Klapper drew from an expert witness for the two men who argued the legal framework for selecting jurors was “so flawed that it does not protect racial biases in jury selection and must be reformed, a fact known to Kansans for years.”
The judge wrote that testimony indicated the “scientific community has found no reliable evidence of the death penalty being a deterrent to homicides.”
‘Painful wounds’
Hearings in the case, which began in October, showed Kansas prosecutors had filed 129 capital murder cases in response to more than 4,000 homicides committed in the state since the state restored the death penalty in 1994. Prosecutors took the next step to provide formal notice the death penalty would be sought in 76 of those cases.

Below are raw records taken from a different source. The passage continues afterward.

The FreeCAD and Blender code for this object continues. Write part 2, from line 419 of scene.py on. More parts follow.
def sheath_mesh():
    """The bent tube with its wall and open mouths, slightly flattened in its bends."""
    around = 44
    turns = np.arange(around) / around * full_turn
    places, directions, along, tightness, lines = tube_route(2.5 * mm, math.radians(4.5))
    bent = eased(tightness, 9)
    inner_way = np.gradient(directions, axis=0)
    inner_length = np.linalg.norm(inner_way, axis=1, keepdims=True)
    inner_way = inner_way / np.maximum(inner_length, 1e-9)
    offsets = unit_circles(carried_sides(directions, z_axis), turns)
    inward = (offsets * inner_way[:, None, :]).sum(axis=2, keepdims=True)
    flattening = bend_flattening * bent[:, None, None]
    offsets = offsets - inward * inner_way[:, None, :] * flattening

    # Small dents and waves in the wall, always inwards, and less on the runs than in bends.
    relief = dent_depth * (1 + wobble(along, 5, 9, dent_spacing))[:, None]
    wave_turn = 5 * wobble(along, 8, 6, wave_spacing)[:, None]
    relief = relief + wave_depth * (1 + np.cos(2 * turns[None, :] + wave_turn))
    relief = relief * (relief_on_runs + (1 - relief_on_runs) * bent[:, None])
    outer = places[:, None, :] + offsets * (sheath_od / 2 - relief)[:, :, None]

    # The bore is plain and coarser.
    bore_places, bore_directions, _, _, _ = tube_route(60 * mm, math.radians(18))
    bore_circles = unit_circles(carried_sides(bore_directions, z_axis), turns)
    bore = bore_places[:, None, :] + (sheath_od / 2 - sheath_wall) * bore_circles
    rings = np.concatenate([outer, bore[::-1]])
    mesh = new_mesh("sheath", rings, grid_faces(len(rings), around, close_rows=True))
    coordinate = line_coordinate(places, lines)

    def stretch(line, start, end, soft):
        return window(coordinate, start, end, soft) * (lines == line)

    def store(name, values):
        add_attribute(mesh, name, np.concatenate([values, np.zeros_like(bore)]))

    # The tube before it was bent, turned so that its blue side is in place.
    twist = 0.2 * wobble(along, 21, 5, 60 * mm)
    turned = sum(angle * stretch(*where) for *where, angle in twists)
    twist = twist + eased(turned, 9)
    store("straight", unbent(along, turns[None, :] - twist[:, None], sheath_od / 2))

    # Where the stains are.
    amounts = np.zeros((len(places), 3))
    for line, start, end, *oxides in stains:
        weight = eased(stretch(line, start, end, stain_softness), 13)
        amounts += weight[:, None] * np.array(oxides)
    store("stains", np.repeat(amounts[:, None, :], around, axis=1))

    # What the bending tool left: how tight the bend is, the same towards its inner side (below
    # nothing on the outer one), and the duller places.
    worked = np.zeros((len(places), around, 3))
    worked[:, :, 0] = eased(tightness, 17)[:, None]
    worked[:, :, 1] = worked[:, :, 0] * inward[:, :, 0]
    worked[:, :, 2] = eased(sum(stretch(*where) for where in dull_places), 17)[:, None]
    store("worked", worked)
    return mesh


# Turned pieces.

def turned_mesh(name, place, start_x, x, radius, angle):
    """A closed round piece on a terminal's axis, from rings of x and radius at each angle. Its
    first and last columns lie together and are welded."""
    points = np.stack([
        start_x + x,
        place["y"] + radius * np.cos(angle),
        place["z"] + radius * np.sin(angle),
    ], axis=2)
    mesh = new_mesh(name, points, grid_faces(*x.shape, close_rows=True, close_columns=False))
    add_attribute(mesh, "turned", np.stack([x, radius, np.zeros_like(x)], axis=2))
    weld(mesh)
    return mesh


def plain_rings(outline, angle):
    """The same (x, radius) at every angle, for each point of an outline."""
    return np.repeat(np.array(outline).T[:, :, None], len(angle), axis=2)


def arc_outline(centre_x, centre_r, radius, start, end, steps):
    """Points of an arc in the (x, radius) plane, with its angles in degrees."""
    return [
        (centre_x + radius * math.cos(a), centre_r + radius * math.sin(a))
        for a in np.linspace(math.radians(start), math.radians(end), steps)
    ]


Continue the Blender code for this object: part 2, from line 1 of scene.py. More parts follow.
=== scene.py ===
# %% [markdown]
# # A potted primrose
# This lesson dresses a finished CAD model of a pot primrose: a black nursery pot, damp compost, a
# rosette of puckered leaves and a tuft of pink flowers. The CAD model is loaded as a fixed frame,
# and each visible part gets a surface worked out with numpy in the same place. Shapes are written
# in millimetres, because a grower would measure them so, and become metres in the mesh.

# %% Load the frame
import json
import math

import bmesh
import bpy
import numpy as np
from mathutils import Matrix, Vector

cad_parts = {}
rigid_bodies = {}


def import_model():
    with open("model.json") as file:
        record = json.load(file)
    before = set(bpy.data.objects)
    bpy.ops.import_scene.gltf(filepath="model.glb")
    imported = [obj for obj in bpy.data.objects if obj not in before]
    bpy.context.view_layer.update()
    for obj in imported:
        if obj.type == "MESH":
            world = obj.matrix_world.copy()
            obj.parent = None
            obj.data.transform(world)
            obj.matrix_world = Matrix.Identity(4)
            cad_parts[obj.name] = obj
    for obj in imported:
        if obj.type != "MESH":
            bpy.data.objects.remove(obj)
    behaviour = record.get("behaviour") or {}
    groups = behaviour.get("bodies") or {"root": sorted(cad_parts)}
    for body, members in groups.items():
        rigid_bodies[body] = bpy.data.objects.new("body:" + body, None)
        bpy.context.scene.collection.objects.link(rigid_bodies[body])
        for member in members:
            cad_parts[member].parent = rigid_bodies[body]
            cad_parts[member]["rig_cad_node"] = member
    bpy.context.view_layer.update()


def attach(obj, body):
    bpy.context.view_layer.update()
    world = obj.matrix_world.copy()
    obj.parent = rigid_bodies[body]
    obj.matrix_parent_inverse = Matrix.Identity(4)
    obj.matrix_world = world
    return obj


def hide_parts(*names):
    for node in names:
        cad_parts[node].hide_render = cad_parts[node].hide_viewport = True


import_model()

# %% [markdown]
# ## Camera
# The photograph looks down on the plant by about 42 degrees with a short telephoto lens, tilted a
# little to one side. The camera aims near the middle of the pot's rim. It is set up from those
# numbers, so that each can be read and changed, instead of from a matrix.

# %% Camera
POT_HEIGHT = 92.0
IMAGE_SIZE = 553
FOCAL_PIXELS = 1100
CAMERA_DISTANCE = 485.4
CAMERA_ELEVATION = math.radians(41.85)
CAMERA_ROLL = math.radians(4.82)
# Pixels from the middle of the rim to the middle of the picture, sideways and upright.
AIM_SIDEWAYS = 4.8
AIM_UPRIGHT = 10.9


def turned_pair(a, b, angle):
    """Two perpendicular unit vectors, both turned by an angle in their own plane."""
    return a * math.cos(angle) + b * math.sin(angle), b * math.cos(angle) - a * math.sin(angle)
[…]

Of 15 men sentenced to death in Kansas, nine remained under sentences of death. Four of them were resentenced to long prison terms, while two died in prison.
“Much more difficult to measure, but most concerning is the impact continual court hearings have on the victims’ families,” Klapper wrote. “The verdict in a capital case resulting in a death sentence is not the end but only the beginning of the appellate process. Most of the Kansas death penalty cases have been pending for more than 15 years and no (inmate) has exhausted their appellate rights.
“How will families of the victims ever begin to heal and attempt the process of recovery, if that is even possible, when the legal system continues to reopen those painful wounds with each new motion?”